The drain was easy; 10 feet of PVC and a couple of elbows. Done!
Then we turned to the electric for the dryer. Moving the outlet was more time consuming than we figured. The wall was concrete block, and in drilling for the new screw holes we hit a rock, and burned up the masonry bit; damn the bad luck. Another run to Lowes for more bits.
Then the hard part; moving the old set into the garage and then the new set into the laundry room. We got everything into position, hooked up and running and called it a night. In 5 hours we removed the old appliances and the junk shower, ate dinner, ran to the store for supplies, re-routed the hot and cold water lines, ran a new drain and moved the electrical outlet for the dryer and moved in and hooked up the new stuff.
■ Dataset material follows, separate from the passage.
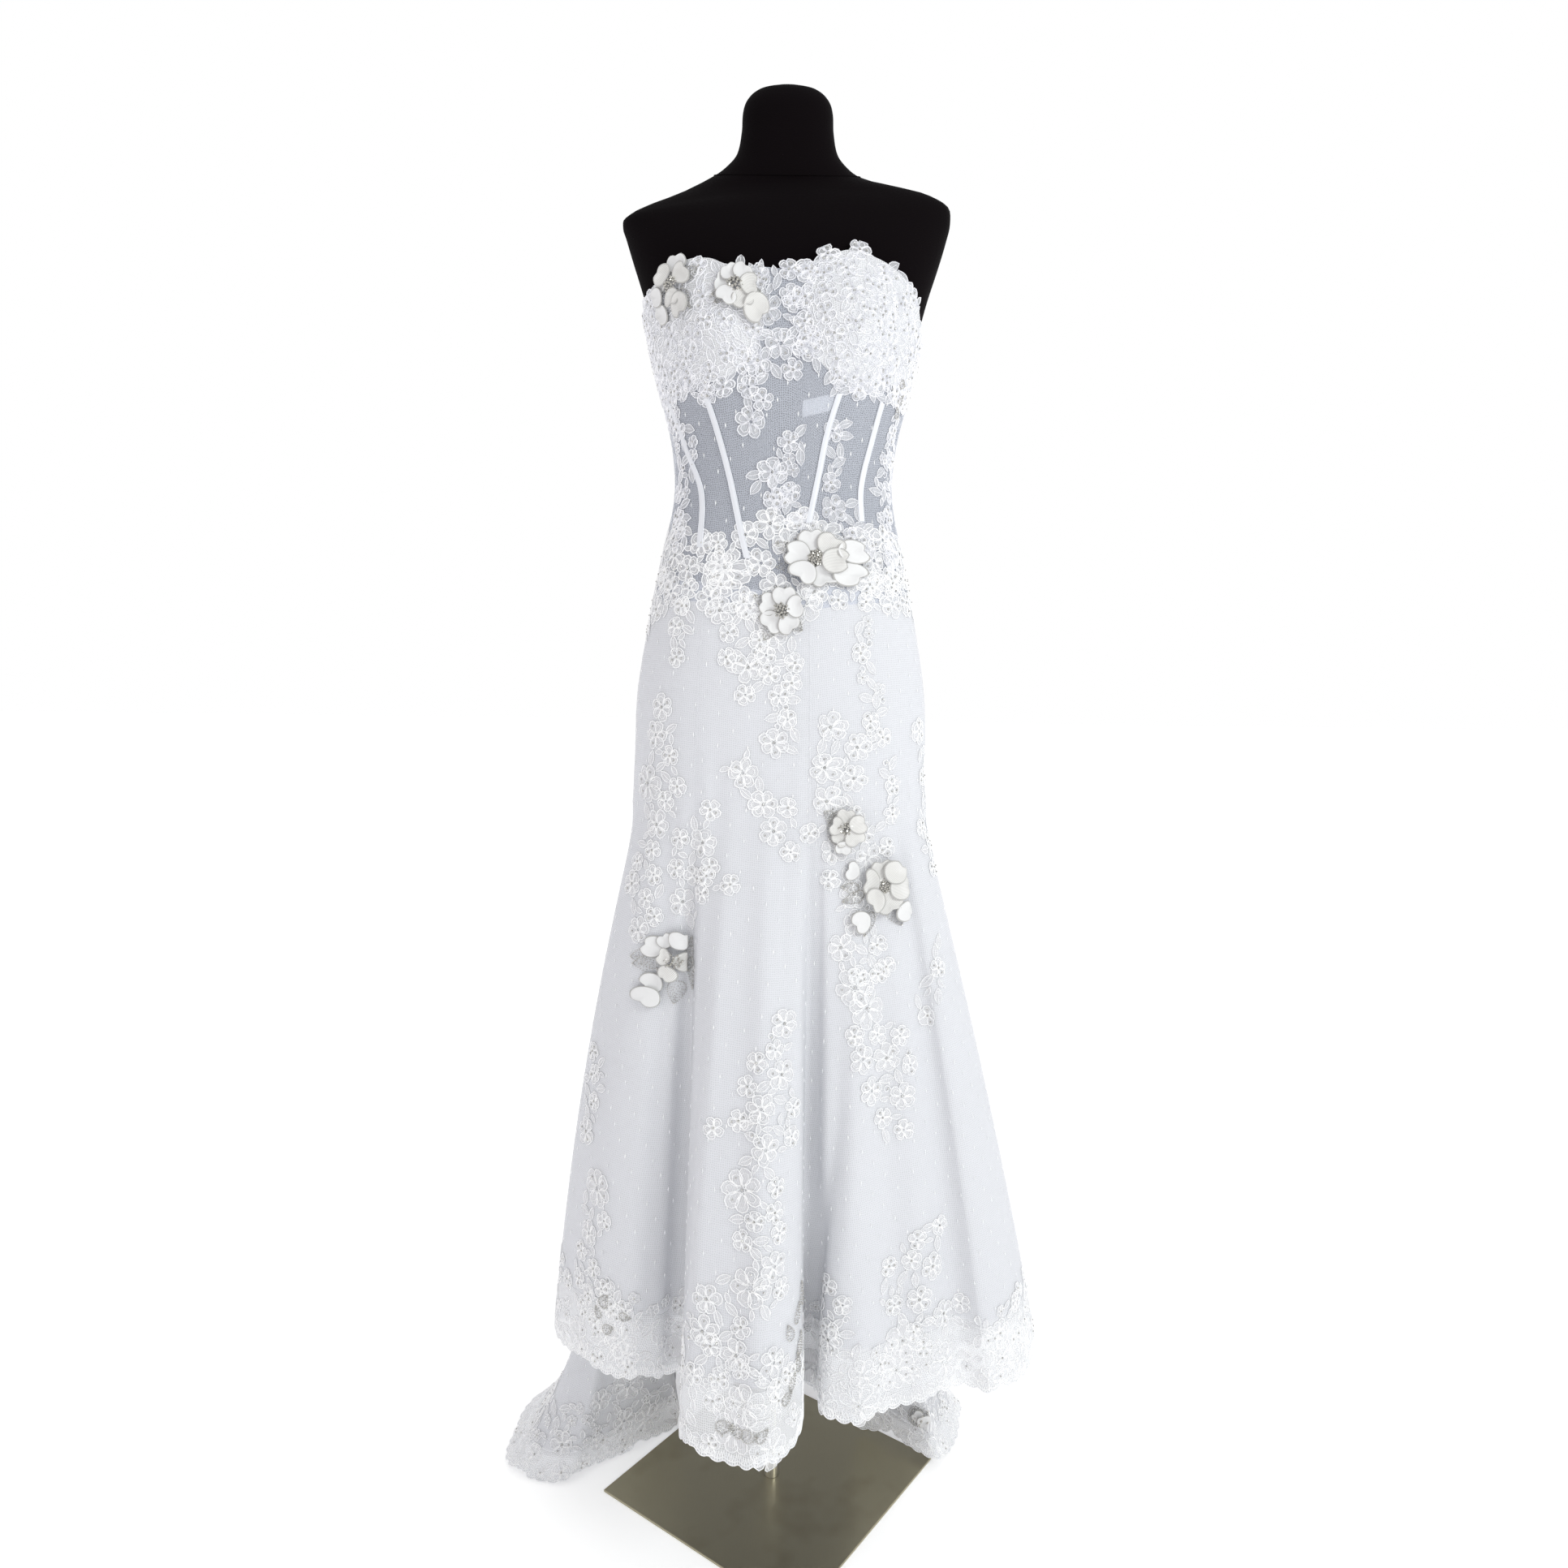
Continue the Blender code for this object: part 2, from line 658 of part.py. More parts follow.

Not bad for a couple of guys playing around after work. And yeah, I know a pro would have been done before we got back from our first trip to Lowes.
But then I wouldn't have had the fun of watching my grandson watch me sweat a joint and then look at me all wide-eyed and say: "Pappaw plays with fire!"
Tuesday, April 9, 2013
Hi; Remember Me?
Well, based on my recent posting schedule I'd say its time for my April post.
Yes, that is supposed to be self-deprecating humor. Or the truth; you pick.
The real truth is that the last few months have been... crazy. I had a son get married, have had some serious changes at my real job- some good and some bad- and have had some other personal issues to bring under control.
When push comes to shove we need to find out which activities have the short straw. It may not always be the activity we want to delete from our daily routine, but sometimes we don't have the level of control we would like.
And there was very little I really felt like blogging about.
Some things have eased, and I am trying to get back to a daily post. It may take a few weeks to ramp back up to my former schedule, but that is my goal.
So; what brought me back to the table today?
This video; found at one of my guilty pleasures, The Borderline Sociopathic Blog For Boys.
What can I say, but WOW.
Science, destruction, cool video shots and hot glass. What more could you ask for in a 6 minute video?
Cool, ain't it?
But, a component of this video is a good example for some other things.
Like the Housing Bubble.
Random activity creates stress in a system. Other random activity will dissipate that stress. Or intensify it.
Take for instance the beginning of that video; the hammer blow to the bulb did not cause the destruction; it was the vibrations set up by the blow, reacting in the other end of the drop that caused the drop to disintegrate almost as a single unit.
The Housing Market disappeared in almost the same way. Things like a weak job market created stress in the market. Folks who bought more house than they could afford added another stress. Folks with loans they couldn't/wouldn't repay added another. Folks owing more than the house was now worth was another stress on the system. Any one of these stresses could have been easily dissipated; a rise in home values; additional jobs being created; the ability for lenders to 'redline' areas or borrowers.
A lot of random actions by a group of random people could have shifted the stress and stopped the meltdown.
Or made it worse.
And, like in the video, sometimes the obvious things are the real cause of the result; there are things going on that we can't see, either because they are well hidden, or because they are happening too fast to separate the cause and effect properly.